Ich könnte noch viel mehr darüber schreiben, welche Aufgaben eine gute Datenbank einem Programmierer abnehmen kann, die von einem ORM schlicht nicht durchgereicht werden können. Aber ich muss mich jetzt ums Brötchenverdienen kümmern und ein wenig an der Datenbankstruktur eines firmeninternen Bestellwesens für eine Großkonditorei feilen.
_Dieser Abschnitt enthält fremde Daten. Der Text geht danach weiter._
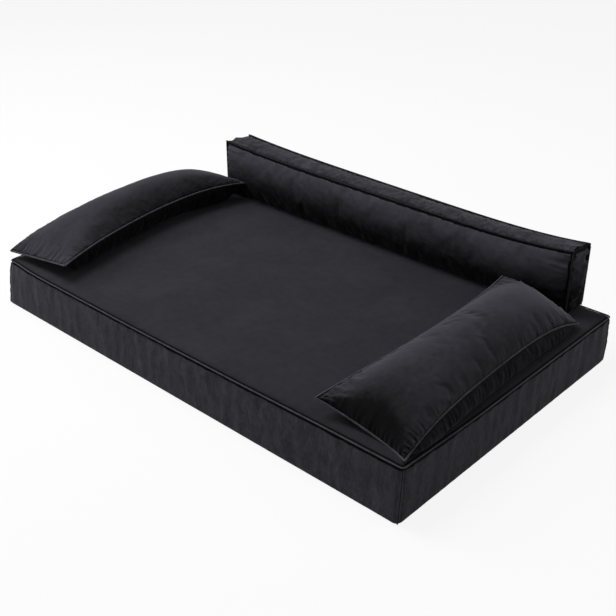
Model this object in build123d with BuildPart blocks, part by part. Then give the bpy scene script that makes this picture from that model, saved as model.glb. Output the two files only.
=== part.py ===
from build123d import *

import os
from math import hypot, sqrt

os.makedirs("parts", exist_ok=True)

# A sofa bed for a dog: a velvet mattress, a bolster along its back and a pillow on each side.
# Millimetres. +X runs along the long side, +Y to the back, +Z up, from the middle of the underside.

# Mattress
base_width = 1040.0
base_depth = 630.0
base_height = 100.0
base_corner = 30.0
foot_radius = 12.0
shoulder_run = 16.0
shoulder_slope = 2.0
cover_wall = 3.0
foam_ease = 0.3
comfort_height = 28.0
shoulder_run_shares = (0.0, 0.35, 1.0)
shoulder_rise_shares = (0.0, 0.6, 1.0)

# Piping
welt_radius = 2.5
welt_sides = 8
welt_ease = 0.3

# Hook and loop strips that hold the loose pieces
strip_width = 25.0
strip_end = 60.0
lift_gap = 0.3

# Bolster
bolster_length = 900.0
bolster_thick = 60.0
bolster_back_inset = 3.0
bolster_end_height = 129.0
bolster_front_sag = 15.0
bolster_back_sag = 31.0
bolster_hem_height = 34.0
front_bulge = 9.0
back_bulge = 4.0
top_crown = 4.0
end_bulge = 1.0
bolster_half_shares = (0.2, 0.4, 0.6, 0.78, 0.92, 1.0)
face_chords = 4

# Pillows
pillow_length = 524.0
pillow_width = 169.0
pillow_corner_height = 40.0
pillow_side_inset = 1.0
side_draw = 9.0
side_rise = 10.0
end_draw = 12.0
left_crown = 46.0
right_crown = 58.0
left_pillow_setback = 29.0
right_pillow_setback = 51.0
pillow_wall = 2.0
fill_ease = 0.9
flat_cut = 0.5
foot_share = 0.76
side_bulge_share = 0.1
end_thick_share = 0.14
crown_power = 3
belly_power = 6
pillow_half_shares = (0.22, 0.44, 0.62, 0.77, 0.88, 0.95, 1.0)
crown_chords = 8
side_chords = 3
seam_chords = 8
hollow_half_shares = (0.3, 0.55, 0.75, 0.9, 1.0)
hollow_crown_chords = 6
hollow_side_chords = 2

# Zips
base_slot = 880.0
bolster_slot = 760.0
pillow_slot = 300.0
base_zip_height = 44.0
bolster_zip_height = 20.0
zip_recess = 4.0
slot_half = 7.0
tape_half = 12.0
tape_end = 8.0
tape_wall = 0.6
slit_half = 0.45
row_width = 2.2
row_height = 1.5
row_chamfer = 0.5
stop_length = 3.0
stop_rise = 0.4
run_ease = 0.25
plate_wall = 1.0
slider_length = 10.0
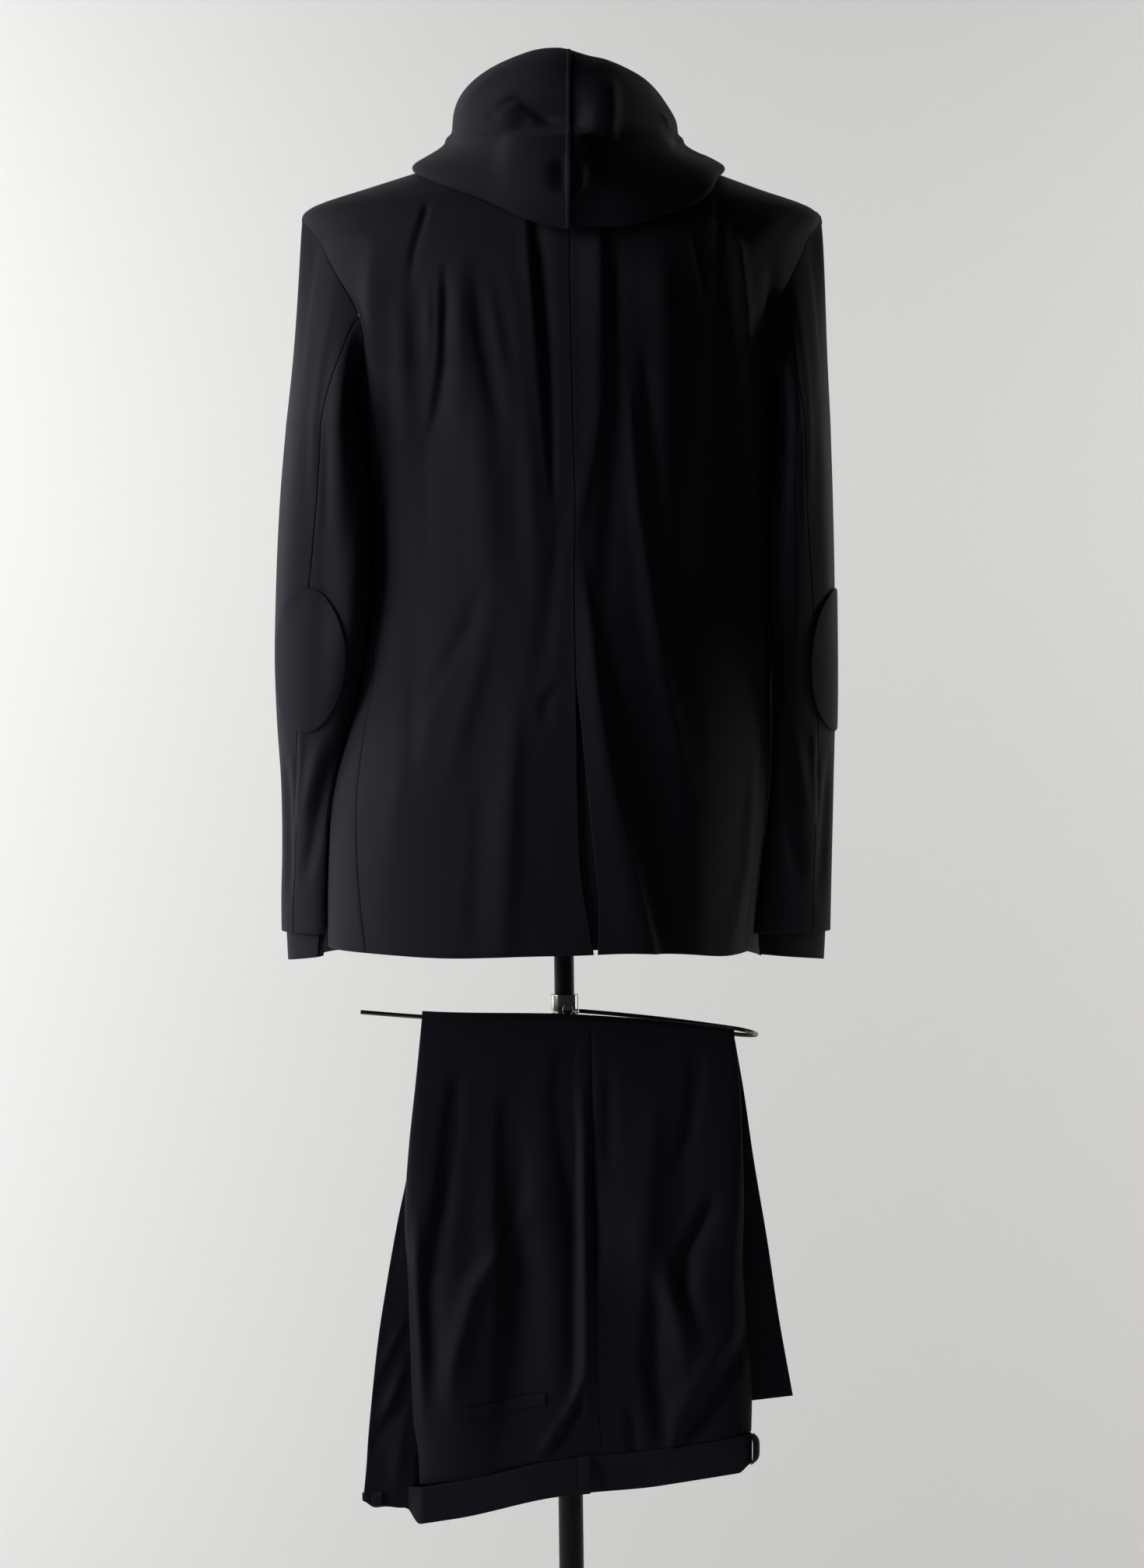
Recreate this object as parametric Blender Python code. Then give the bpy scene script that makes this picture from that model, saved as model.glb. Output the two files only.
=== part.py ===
# A hooded business suit on a limbless dress form stand, seen best from behind.
# The jacket hangs on the form, the trousers are folded over the stand's bar.
# Metres, +Z up. The wearer's front faces -Y, the wearer's left is +X.
# The origin is on the floor under the pole.

import math

import bmesh
import bpy
import numpy as np
from mathutils import Vector

# ---------------------------------------------------------------- driving sizes
cloth = 0.0016            # wall of the jacket
trouser_cloth = 0.0013    # wall of the trousers
seam_gap = 0.0003         # between two pieces that are sewn together
hem_height = 0.8196       # jacket hem above the floor
underarm_height = 1.330
shoulder_height = 1.500   # tip of the shoulder
neck_height = 1.551       # side of the neckline
armhole_turn = 31.0       # half width of the armhole, degrees round the body
vent_top = 1.067
break_height = 1.205      # where the lapel starts to roll
front_overlap = 0.018     # of the left front over the right
right_lapel_foot = 1.243  # below it the right lapel is under the left front
fronts_part = 1.292       # above it the two fronts no longer overlap
sleeve_end = 0.829
cap_end = 1.300           # where the sleeve cap becomes a plain tube
cuff_drop = 0.0275        # of the inner cuff below the sleeve
hood_end = 126.0          # degrees from the centre back to the hood's front edge
pole_radius = 0.0092
tube_radius = 0.0115
collar_top = 0.7745
collar_bottom = 0.7495
collar_radius = 0.0130
bar_front = 0.036         # from the pole's axis to the bar's front arm
bar_bend = -0.155         # where the bar turns round, right of the pole
bar_end = 0.191           # free end of the front arm, left of the pole
rod_radius = 0.0020
base_radius = 0.185
pole_foot = -0.0055  # the pole's middle on the floor
pole_slope = 0.0125  # its lean to the left
screw_height = 0.7615
form_bottom = 0.868


def table(names, *rows):
    """Rows under named columns, as one array for each column."""
    return dict(zip(names.split(), np.array(rows, float).T))


def along(rows, name, at):
    """A column read at any height by a smooth cubic through its rows."""
    x, y = rows["at"], rows[name]
    slope = np.gradient(y, x)
    at = np.clip(at, x[0], x[-1])
    k = np.clip(np.searchsorted(x, at) - 1, 0, len(x) - 2)
    step = x[k + 1] - x[k]
    t = (at - x[k]) / step
    return (
        (2 * t**3 - 3 * t**2 + 1) * y[k]
        + (t**3 - 2 * t**2 + t) * step * slope[k]
        + (3 * t**2 - 2 * t**3) * y[k + 1]
        + (t**3 - t**2) * step * slope[k + 1]
    )


def smooth(low, high, value):
    """0 below low, 1 above high, and a soft step between them."""
    t = np.clip((value - low) / (high - low), 0, 1)
    return t * t * (3 - 2 * t)


# ---------------------------------------------------------------- jacket body
# Each row is one ring of the body: its height, the ring's middle to the left,
# half width, depth to the back and to the front, how square it is, and how far
# the cloth has turned round the body there, in degrees.
body_rows = table(
    "at middle half back front square turn",
    (0.820, 0.027, 0.196, 0.122, 0.112, 2.3, -14.5),
    (0.896, 0.023, 0.199, 0.124, 0.112, 2.3, -9.8),
    (0.960, 0.017, 0.201, 0.124, 0.112, 2.25, -7.2),
    (1.024, 0.009, 0.195, 0.121, 0.111, 2.2, -4.8),
    (1.062, 0.004, 0.190, 0.118, 0.110, 2.2, -3.2),
    (1.110, 0.001, 0.190, 0.114, 0.108, 2.2, -2.0),
    (1.165, 0.000, 0.188, 0.111, 0.107, 2.2, -1.7),
    (1.240, 0.000, 0.190, 0.114, 0.111, 2.3, -1.7),
    (1.300, 0.002, 0.195, 0.119, 0.116, 2.4, -1.7),
    (1.348, 0.003, 0.201, 0.122, 0.118, 2.5, -1.7),
    (1.400, 0.005, 0.213, 0.121, 0.115, 2.5, -1.8),
    (1.434, 0.006, 0.222, 0.117, 0.110, 2.45, -1.8),
    (1.462, 0.006, 0.227, 0.111, 0.102, 2.4, -1.8),
    (1.500, 0.007, 0.226, 0.097, 0.088, 2.2, -1.5),
    (1.515, 0.006, 0.182, 0.090, 0.080, 2.1, -1.0),
    (1.530, 0.003, 0.138, 0.082, 0.072, 2.0, -0.5),
    (1.545, 0.001, 0.092, 0.074, 0.066, 2.0, 0.0),
    (1.552, 0.000, 0.073, 0.069, 0.062, 2.0, 0.0),
)

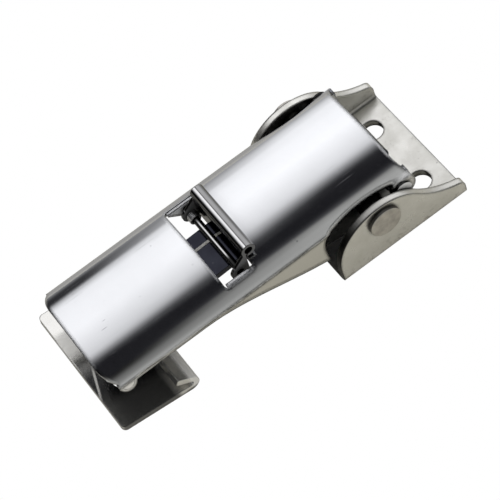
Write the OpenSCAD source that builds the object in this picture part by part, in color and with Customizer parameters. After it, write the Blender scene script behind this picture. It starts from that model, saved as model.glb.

Ich glaube, dass man nicht einfach so behaupten sollte, dass man mit Python kein SQL mehr braucht. Es kommt immer auf die Anwendung an. Wenn einem eine Datenbank Arbeit abnehmen kann, dann sollte man
mit dieser Datenbank arbeiten und nicht eine Abstraktionsschicht dazwischen schieben. Ich finde, dass ORMs vielleicht interessant sind, für reine Desktopanwendungen oder Internetanwendungen, die auf einem Webserver laufen. Da ist auch das Argument, dass man damit ohne Umstellung mit mehren Datenbanksystemen arbeiten kann, begründet. Aber wenn man typische Client-Server-Anwendungen schreibt, dann sollte man sich gut überlegen, ob man mit einem ORM die Funktionen der Datenbank aussperren möchte, die das Programmieren von Client-Server-Anwendungen so viel einfacher machen. Datenbanksysteme wie z.B. PostgreSQL sind hauptsächlich dafür geschaffen, um mehreren (auch verschiedenen) Clientsystemen Zugriff auf einen zentralen Datenbestand zu bieten. Und genau dafür bieten sie Funktionen wie Benutzerverwaltung, Authentifizierung, Berechtigungsverwaltung, Transaktionen, Row-Locking, Page-Locking, Table-Locking, und noch viel mehr.
lg
Gerold
PS: Entschuldigt, dass ich so viel geschrieben habe.